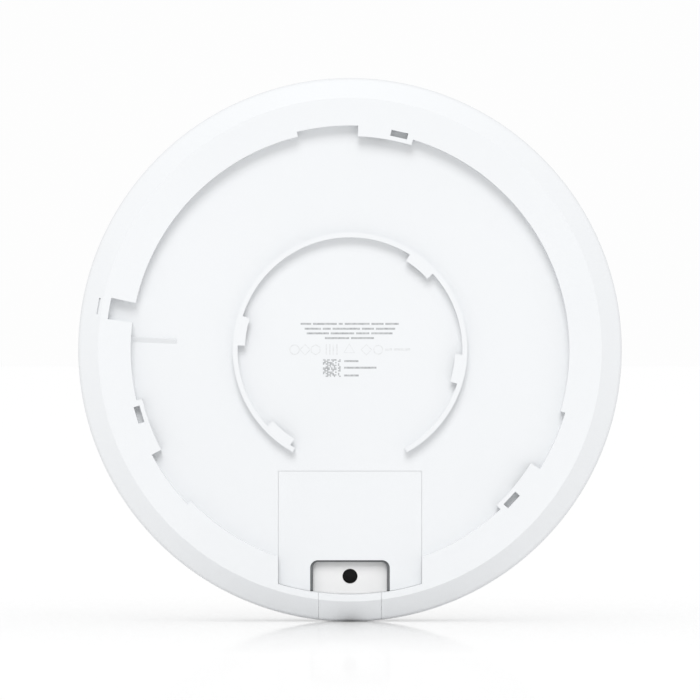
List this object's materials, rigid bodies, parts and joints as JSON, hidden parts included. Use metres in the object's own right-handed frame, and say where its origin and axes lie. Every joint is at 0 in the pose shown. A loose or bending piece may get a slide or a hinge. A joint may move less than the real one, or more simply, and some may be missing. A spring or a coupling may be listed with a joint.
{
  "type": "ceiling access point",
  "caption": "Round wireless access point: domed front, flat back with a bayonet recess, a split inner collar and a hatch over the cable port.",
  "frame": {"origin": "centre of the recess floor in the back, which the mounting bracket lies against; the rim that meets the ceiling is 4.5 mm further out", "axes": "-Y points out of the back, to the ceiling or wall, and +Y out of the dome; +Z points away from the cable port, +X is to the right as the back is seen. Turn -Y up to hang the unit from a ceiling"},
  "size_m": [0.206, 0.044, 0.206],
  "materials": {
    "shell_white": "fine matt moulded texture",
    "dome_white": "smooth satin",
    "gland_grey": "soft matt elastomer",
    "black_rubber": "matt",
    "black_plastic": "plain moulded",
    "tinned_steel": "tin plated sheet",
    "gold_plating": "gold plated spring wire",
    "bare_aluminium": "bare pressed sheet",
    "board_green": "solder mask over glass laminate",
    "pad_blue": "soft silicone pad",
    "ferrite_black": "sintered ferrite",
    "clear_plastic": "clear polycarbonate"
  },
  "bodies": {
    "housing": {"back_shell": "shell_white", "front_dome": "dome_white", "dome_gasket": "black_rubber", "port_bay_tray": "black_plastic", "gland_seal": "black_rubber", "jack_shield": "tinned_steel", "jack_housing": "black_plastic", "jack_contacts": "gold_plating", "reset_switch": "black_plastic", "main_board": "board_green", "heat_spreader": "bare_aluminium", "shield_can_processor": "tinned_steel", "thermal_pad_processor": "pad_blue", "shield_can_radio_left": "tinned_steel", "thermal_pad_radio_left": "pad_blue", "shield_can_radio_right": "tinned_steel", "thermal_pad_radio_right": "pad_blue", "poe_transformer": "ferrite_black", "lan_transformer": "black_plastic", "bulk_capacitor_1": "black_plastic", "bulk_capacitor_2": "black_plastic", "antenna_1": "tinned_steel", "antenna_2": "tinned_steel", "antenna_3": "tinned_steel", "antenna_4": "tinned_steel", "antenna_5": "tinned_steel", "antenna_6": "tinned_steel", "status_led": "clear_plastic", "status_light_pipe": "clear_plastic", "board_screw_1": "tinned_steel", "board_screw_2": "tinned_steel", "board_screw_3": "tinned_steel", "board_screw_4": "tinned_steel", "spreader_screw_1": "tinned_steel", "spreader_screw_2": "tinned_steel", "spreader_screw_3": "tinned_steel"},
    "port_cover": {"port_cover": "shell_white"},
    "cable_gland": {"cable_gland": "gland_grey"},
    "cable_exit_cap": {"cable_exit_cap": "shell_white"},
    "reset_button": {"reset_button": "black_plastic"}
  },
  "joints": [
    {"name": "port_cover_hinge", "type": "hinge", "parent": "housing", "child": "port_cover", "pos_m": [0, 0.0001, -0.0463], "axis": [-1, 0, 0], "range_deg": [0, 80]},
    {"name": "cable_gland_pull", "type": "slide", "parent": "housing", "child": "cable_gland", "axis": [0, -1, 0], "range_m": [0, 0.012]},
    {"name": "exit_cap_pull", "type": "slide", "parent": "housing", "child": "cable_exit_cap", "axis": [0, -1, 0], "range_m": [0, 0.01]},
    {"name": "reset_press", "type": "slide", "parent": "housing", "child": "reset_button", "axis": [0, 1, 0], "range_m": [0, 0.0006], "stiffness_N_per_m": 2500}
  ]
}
· · · · · · ·
Aim of the exercise
Copy each line that contains the word "joints".

Result of this exercise
List this object's materials, rigid bodies, parts and joints as JSON, hidden parts included. Use metres in the object's own right-handed frame, and say where its origin and axes lie. Every joint is at 0 in the pose shown. A loose or bending piece may get a slide or a hinge. A joint may move less than the real one, or more simply, and some may be missing. A spring or a coupling may be listed with a joint.
  "joints": [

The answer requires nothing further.